How much of my portfolio should realistically be in stocks at age 70?
There's no universal number, but a range of 30% to 50% is common for those with adequate savings and a typical life expectancy. The lower end if your essential expenses are fully covered by pensions and Social Security and you're very risk-averse. The higher end if you need your portfolio to generate meaningful income and you have a longer time horizon (good health, family history). A Vanguard study on target-date funds suggests even their "Income" fund for retirees holds about 30% stocks. For many, that's a floor, not a ceiling.
What's a specific, low-maintenance investment I can consider for the stock portion?
A low-cost, broad-market index fund like a Total Stock Market Index Fund (e.g., VTSAX or the ETF equivalent VTI) or an S&P 500 index fund. It gives you instant diversification across hundreds of companies. Pair it with a Total International Stock Market Index Fund for global exposure. This avoids the risk of picking individual stocks and keeps costs extremely low, which is critical because fees directly eat into your retirement income. Trying to pick winners at this stage adds unnecessary risk.
I have most of my money in a few individual stocks I've held for years. Is it too late to diversify?

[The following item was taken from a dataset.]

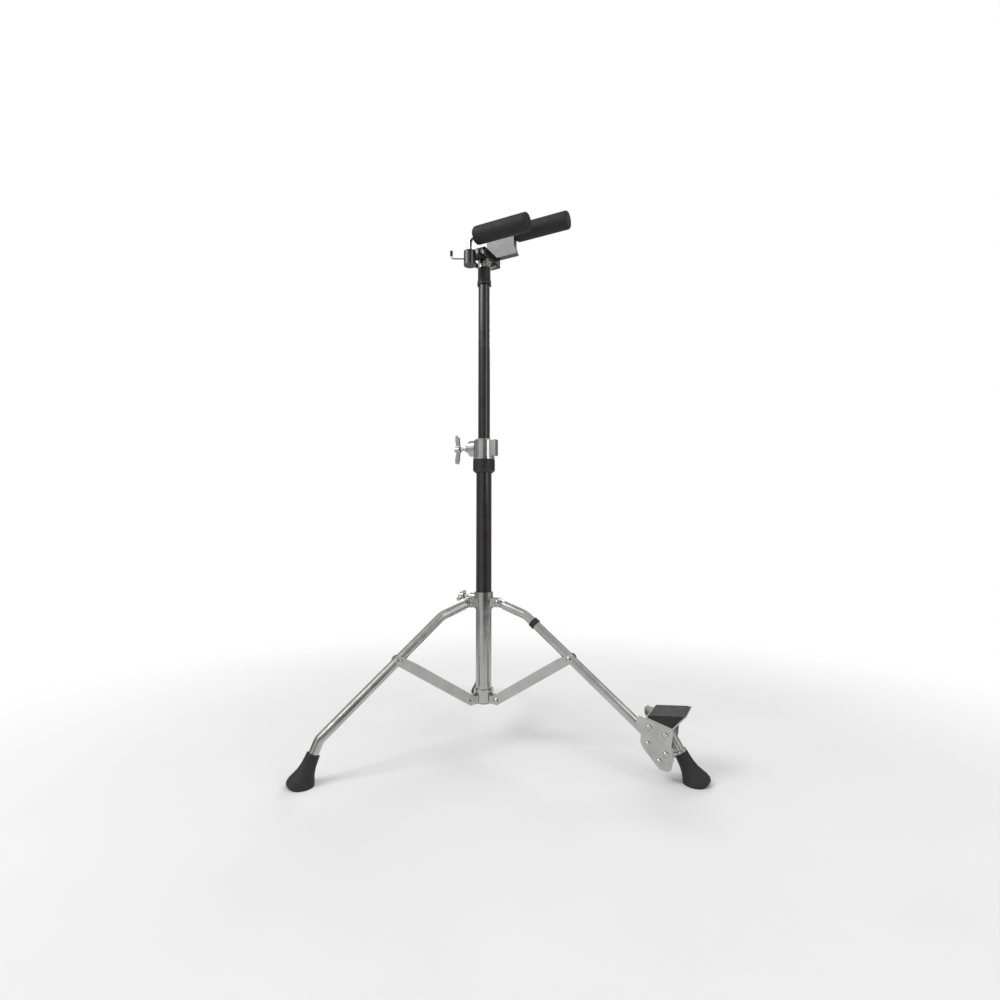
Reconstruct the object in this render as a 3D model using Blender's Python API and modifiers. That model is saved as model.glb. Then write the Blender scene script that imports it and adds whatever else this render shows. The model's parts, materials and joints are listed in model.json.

It's never too late, but you must be strategic about taxes. Selling all at once could trigger a large capital gains tax bill. Work with a tax advisor or financial planner to develop a multi-year diversification plan. You might sell portions each year to stay within the 0% or 15% long-term capital gains brackets. The concentration risk of holding just a few stocks is massive at 70—a single company's bad news could wipe out a disproportionate chunk of your security. Diversifying is one of the most important risk-management moves you can make.